(CAD and scene scripts)
==================================================

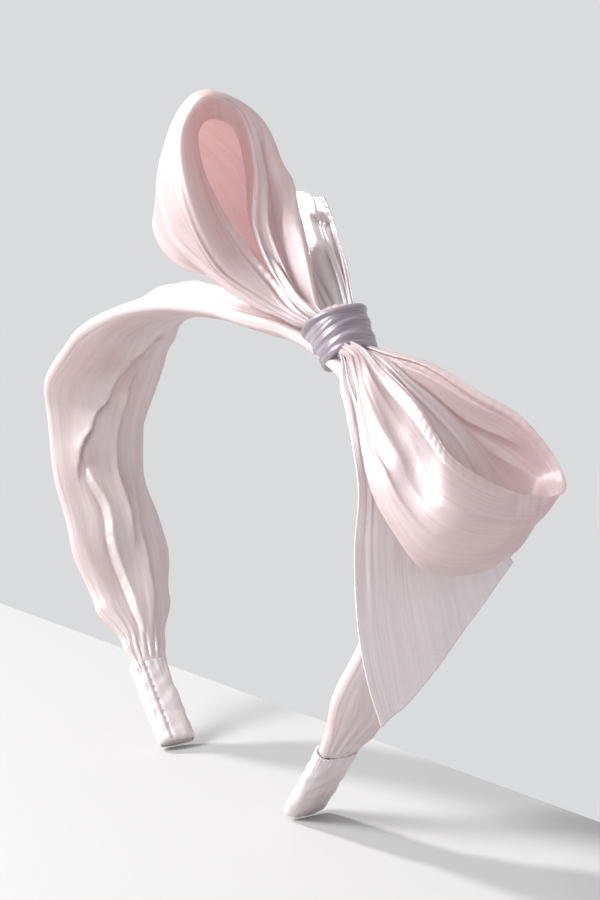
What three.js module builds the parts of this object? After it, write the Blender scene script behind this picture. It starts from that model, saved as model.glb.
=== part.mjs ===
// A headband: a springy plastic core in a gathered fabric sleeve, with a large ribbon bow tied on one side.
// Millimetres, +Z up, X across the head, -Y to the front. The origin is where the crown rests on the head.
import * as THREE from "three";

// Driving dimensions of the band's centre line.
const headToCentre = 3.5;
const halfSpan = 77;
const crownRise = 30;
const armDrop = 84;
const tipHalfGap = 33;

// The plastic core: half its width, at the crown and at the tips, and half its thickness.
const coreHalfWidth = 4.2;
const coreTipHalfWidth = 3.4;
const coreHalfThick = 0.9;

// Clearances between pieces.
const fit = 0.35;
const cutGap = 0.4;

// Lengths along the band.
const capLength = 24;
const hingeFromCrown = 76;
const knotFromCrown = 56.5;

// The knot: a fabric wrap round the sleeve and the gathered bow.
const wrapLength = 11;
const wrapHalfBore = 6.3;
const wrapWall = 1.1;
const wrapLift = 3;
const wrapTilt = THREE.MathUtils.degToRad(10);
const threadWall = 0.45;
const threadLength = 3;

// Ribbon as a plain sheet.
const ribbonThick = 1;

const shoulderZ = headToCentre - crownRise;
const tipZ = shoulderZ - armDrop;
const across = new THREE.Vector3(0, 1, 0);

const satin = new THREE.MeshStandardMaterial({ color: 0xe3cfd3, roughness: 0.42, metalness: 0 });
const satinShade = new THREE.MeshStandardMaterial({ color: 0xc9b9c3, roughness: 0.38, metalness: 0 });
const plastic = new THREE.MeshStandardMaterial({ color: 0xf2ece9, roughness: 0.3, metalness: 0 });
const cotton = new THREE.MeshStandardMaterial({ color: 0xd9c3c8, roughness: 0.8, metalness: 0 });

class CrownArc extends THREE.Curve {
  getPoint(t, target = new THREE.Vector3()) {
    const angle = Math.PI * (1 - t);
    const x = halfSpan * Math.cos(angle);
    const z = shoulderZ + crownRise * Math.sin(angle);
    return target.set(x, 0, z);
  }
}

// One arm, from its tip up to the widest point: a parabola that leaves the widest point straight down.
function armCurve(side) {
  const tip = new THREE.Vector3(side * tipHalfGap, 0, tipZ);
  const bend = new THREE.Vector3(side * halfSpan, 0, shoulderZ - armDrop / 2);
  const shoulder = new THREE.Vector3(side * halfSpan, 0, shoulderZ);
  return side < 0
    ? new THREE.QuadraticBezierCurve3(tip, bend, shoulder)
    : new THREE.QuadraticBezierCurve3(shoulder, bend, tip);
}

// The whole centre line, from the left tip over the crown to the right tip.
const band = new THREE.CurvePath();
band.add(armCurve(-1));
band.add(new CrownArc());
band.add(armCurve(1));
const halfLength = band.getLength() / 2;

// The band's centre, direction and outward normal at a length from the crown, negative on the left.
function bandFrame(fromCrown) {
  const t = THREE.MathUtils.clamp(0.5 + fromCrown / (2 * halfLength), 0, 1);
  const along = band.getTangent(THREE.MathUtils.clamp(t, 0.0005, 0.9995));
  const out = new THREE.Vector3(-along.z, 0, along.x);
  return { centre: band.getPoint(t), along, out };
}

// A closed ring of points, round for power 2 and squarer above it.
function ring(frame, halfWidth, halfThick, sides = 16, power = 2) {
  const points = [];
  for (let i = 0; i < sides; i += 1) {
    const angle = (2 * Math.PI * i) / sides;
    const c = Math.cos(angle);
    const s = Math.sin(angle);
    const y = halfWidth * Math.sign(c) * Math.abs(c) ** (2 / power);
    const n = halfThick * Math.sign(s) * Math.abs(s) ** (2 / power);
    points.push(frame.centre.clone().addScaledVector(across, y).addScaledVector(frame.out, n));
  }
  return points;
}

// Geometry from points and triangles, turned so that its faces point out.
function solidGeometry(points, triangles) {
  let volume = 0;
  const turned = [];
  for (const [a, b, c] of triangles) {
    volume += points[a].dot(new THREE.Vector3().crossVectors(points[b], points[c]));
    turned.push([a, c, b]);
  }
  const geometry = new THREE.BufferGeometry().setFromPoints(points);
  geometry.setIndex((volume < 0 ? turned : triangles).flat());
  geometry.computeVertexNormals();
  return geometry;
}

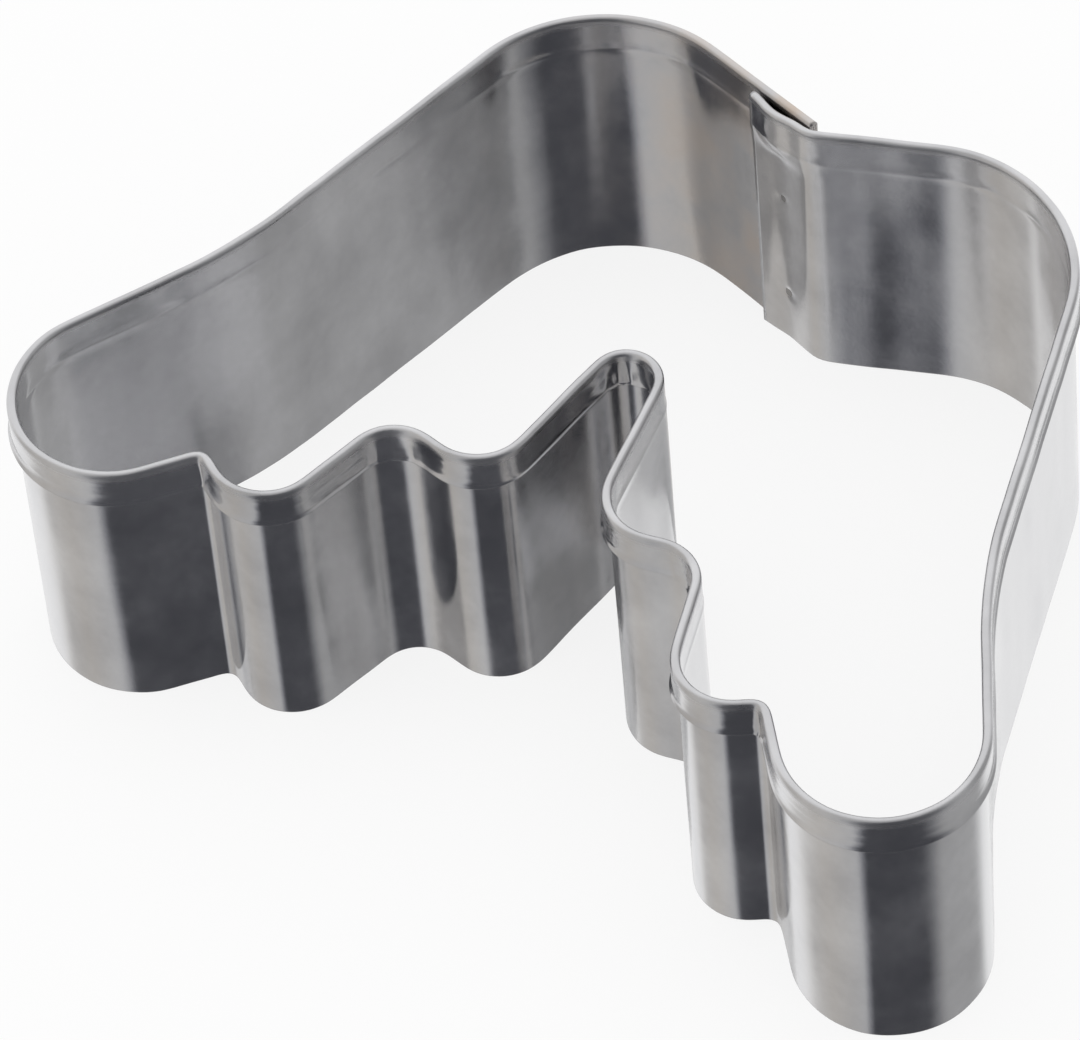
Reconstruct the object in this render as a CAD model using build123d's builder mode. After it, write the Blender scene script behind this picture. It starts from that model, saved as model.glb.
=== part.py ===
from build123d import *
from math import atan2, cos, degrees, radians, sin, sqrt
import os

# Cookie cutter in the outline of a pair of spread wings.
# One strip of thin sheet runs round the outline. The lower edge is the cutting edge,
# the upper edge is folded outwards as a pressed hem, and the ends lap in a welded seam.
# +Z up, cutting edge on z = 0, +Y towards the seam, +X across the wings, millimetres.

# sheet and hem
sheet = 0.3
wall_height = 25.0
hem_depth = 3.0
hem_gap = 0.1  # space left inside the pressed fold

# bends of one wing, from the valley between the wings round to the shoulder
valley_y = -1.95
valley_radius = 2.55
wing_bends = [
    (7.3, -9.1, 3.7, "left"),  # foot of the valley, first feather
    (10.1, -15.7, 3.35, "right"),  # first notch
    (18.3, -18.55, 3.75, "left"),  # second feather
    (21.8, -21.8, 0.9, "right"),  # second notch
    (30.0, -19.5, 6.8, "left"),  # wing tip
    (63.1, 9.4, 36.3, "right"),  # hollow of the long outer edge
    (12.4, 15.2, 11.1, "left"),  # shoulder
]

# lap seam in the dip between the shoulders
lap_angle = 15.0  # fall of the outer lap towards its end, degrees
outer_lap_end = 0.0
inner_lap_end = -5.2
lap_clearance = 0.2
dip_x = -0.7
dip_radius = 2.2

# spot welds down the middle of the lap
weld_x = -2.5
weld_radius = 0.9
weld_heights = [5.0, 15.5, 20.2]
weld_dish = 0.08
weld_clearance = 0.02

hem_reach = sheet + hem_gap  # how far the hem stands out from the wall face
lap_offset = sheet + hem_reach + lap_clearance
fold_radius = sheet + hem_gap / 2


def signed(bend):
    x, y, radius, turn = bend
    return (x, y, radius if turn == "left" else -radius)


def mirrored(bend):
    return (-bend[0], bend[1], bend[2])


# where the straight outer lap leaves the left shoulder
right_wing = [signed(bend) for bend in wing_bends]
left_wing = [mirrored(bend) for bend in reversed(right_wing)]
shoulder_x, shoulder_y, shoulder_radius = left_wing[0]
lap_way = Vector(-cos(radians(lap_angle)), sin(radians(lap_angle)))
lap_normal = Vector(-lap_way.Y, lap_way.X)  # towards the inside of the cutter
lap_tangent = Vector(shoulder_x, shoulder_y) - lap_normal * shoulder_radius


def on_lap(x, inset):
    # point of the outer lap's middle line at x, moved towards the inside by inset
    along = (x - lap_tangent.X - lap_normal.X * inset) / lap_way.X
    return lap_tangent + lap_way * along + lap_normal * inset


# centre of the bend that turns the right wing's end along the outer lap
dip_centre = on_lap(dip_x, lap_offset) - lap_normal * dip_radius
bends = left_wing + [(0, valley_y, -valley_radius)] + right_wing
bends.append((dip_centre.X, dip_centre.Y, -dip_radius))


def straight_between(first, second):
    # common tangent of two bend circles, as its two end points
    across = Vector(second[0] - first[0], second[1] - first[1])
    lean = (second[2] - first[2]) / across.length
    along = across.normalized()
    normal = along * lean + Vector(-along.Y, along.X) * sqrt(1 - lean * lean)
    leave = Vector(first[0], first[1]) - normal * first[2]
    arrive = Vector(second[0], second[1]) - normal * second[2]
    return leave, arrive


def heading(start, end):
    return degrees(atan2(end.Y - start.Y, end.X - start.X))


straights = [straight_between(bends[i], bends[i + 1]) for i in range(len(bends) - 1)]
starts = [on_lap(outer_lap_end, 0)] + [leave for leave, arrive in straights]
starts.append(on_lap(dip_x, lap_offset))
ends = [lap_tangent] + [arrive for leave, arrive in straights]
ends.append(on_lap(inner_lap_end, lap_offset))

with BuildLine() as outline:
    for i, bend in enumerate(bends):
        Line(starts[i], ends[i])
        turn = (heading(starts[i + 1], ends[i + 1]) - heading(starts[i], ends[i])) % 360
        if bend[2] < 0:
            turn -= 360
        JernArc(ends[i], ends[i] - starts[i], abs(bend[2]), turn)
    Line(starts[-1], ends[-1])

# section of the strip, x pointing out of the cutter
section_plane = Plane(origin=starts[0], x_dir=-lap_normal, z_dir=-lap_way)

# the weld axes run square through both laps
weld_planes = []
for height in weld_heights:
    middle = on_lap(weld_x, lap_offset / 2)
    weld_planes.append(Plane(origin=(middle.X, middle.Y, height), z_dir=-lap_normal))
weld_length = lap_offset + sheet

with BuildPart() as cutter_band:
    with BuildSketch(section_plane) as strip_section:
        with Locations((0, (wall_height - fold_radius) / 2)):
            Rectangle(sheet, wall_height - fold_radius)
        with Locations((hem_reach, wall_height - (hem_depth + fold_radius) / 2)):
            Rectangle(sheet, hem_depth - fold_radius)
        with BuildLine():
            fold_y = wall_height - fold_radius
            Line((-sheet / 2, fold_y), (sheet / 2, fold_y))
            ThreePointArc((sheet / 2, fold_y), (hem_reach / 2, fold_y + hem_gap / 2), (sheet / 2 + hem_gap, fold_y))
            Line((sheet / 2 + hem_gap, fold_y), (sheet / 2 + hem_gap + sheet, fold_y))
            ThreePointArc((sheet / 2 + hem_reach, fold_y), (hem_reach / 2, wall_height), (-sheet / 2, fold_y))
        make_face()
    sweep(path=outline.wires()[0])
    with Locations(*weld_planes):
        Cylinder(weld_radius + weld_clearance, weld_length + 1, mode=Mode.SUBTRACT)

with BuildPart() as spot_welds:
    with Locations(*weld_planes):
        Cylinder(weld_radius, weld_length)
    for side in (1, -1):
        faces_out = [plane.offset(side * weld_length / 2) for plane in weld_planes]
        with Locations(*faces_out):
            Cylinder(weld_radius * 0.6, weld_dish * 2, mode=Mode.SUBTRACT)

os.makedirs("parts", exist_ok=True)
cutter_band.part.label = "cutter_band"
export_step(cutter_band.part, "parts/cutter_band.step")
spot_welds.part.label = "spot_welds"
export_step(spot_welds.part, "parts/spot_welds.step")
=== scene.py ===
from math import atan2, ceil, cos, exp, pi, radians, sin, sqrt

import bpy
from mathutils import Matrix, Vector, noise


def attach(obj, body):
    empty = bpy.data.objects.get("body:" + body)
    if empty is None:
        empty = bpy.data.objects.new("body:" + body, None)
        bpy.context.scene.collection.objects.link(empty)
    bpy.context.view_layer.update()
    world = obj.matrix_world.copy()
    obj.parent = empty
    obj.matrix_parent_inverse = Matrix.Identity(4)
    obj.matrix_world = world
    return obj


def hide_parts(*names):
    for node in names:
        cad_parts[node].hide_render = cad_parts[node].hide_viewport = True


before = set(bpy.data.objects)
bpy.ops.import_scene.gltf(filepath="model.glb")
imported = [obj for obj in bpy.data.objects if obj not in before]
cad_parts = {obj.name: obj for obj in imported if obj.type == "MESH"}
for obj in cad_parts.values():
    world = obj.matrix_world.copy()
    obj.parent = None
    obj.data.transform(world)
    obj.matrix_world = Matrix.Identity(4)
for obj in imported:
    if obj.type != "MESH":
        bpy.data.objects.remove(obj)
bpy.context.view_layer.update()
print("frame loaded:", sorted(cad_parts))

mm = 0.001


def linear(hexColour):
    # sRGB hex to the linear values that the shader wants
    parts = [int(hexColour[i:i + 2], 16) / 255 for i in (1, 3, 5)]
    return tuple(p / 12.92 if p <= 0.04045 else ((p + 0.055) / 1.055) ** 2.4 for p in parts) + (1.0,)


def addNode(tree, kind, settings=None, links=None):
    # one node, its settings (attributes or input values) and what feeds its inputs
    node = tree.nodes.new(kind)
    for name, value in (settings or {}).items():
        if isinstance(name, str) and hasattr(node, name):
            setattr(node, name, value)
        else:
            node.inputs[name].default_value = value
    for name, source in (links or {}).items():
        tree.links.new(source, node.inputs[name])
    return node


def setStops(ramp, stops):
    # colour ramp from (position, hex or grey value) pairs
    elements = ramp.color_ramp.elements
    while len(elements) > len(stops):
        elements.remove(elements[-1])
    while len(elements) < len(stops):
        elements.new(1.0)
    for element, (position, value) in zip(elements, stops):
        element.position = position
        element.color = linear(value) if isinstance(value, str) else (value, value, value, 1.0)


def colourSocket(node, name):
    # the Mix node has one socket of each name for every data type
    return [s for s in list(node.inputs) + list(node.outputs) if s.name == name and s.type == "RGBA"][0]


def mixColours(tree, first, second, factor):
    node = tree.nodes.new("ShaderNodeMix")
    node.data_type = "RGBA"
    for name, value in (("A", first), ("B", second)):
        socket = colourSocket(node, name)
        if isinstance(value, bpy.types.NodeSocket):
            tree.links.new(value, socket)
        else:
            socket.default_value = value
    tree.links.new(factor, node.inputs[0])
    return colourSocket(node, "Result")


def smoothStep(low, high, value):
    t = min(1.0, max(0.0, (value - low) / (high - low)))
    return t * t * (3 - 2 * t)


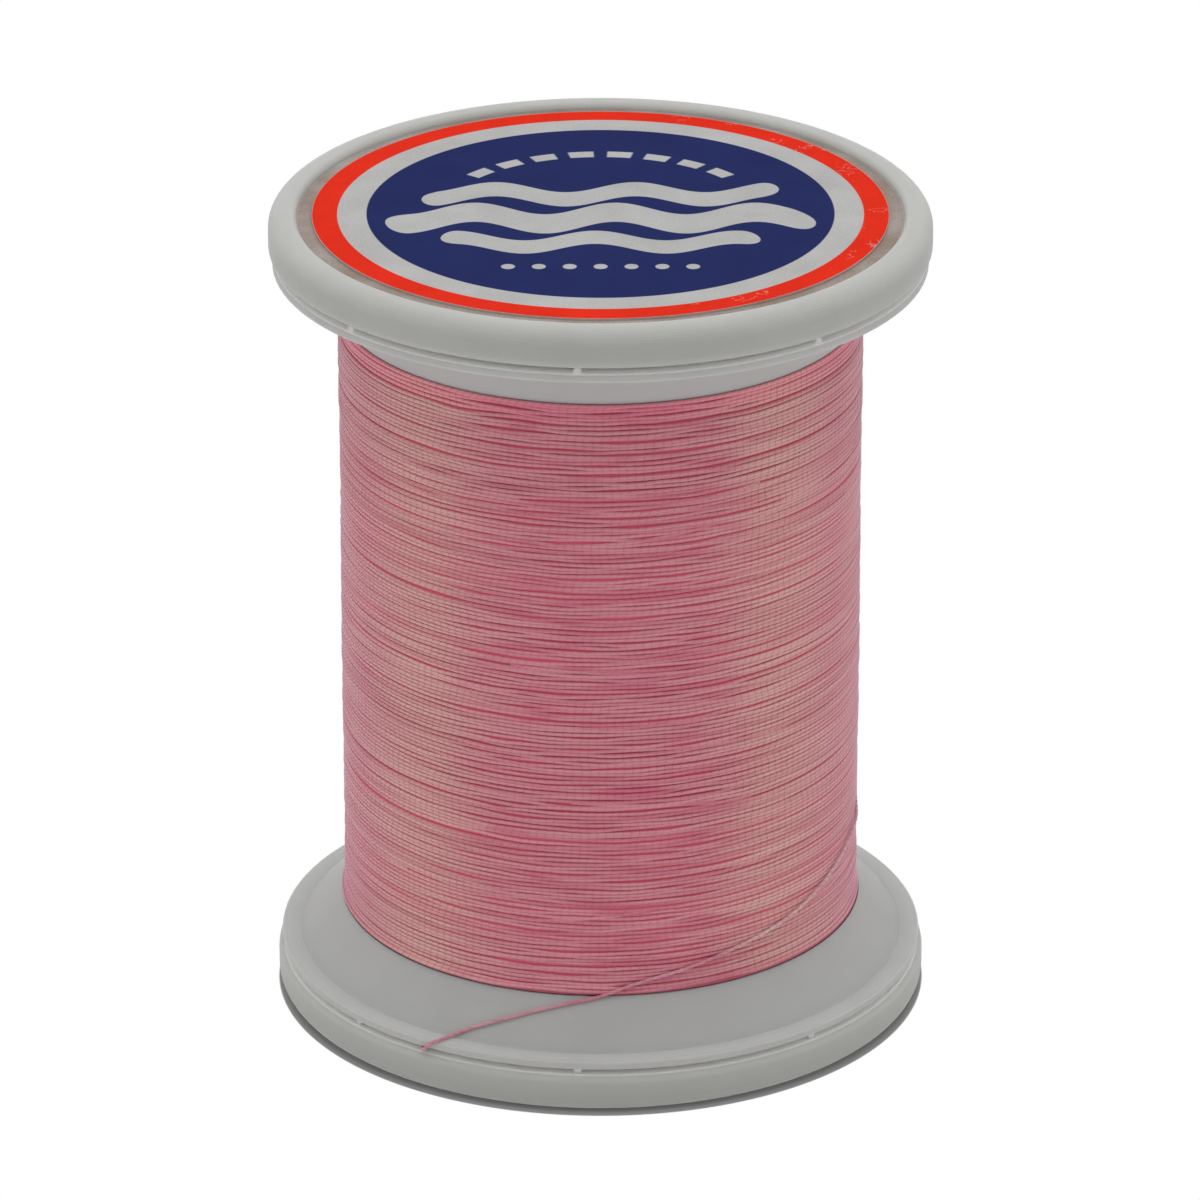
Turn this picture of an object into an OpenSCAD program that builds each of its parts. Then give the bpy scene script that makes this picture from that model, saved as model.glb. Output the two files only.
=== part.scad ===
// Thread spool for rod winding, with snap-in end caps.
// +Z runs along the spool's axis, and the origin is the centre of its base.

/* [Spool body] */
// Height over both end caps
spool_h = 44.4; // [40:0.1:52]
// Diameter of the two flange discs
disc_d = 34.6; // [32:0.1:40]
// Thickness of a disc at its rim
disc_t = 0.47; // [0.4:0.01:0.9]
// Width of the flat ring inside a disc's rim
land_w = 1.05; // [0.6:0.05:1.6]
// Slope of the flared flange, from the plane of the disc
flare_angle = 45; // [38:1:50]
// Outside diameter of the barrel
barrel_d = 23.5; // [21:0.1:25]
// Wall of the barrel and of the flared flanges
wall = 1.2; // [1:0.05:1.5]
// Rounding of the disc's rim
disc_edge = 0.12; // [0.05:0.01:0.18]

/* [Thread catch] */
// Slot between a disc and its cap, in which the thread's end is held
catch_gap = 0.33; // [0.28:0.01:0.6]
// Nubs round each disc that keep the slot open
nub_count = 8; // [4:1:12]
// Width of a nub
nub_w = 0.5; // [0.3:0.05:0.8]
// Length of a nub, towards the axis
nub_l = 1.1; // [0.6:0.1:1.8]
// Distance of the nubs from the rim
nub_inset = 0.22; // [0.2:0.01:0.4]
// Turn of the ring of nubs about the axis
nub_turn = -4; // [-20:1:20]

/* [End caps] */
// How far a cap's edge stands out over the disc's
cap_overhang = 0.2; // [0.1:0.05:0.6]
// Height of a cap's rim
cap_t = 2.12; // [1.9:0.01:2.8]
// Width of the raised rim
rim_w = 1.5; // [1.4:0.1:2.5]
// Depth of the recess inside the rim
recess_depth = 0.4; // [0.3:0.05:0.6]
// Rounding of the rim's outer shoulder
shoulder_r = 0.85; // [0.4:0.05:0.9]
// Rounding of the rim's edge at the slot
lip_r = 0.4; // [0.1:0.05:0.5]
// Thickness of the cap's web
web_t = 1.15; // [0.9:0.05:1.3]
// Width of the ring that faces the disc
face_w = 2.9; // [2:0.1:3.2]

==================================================

Beginning with the line containing "ThreePointArc((sheet / 2 +" and ending with the line containing "obj.matrix_world = Matrix.Identity(4)", extract those lines exactly from the listing above, and only those.

:: Solution to this problem ::
            ThreePointArc((sheet / 2 + hem_reach, fold_y), (hem_reach / 2, wall_height), (-sheet / 2, fold_y))
        make_face()
    sweep(path=outline.wires()[0])
    with Locations(*weld_planes):
        Cylinder(weld_radius + weld_clearance, weld_length + 1, mode=Mode.SUBTRACT)

with BuildPart() as spot_welds:
    with Locations(*weld_planes):
        Cylinder(weld_radius, weld_length)
    for side in (1, -1):
        faces_out = [plane.offset(side * weld_length / 2) for plane in weld_planes]
        with Locations(*faces_out):
            Cylinder(weld_radius * 0.6, weld_dish * 2, mode=Mode.SUBTRACT)

os.makedirs("parts", exist_ok=True)
cutter_band.part.label = "cutter_band"
export_step(cutter_band.part, "parts/cutter_band.step")
spot_welds.part.label = "spot_welds"
export_step(spot_welds.part, "parts/spot_welds.step")
=== scene.py ===
from math import atan2, ceil, cos, exp, pi, radians, sin, sqrt

import bpy
from mathutils import Matrix, Vector, noise


def attach(obj, body):
    empty = bpy.data.objects.get("body:" + body)
    if empty is None:
        empty = bpy.data.objects.new("body:" + body, None)
        bpy.context.scene.collection.objects.link(empty)
    bpy.context.view_layer.update()
    world = obj.matrix_world.copy()
    obj.parent = empty
    obj.matrix_parent_inverse = Matrix.Identity(4)
    obj.matrix_world = world
    return obj


def hide_parts(*names):
    for node in names:
        cad_parts[node].hide_render = cad_parts[node].hide_viewport = True


before = set(bpy.data.objects)
bpy.ops.import_scene.gltf(filepath="model.glb")
imported = [obj for obj in bpy.data.objects if obj not in before]
cad_parts = {obj.name: obj for obj in imported if obj.type == "MESH"}
for obj in cad_parts.values():
    world = obj.matrix_world.copy()
    obj.parent = None
    obj.data.transform(world)
    obj.matrix_world = Matrix.Identity(4)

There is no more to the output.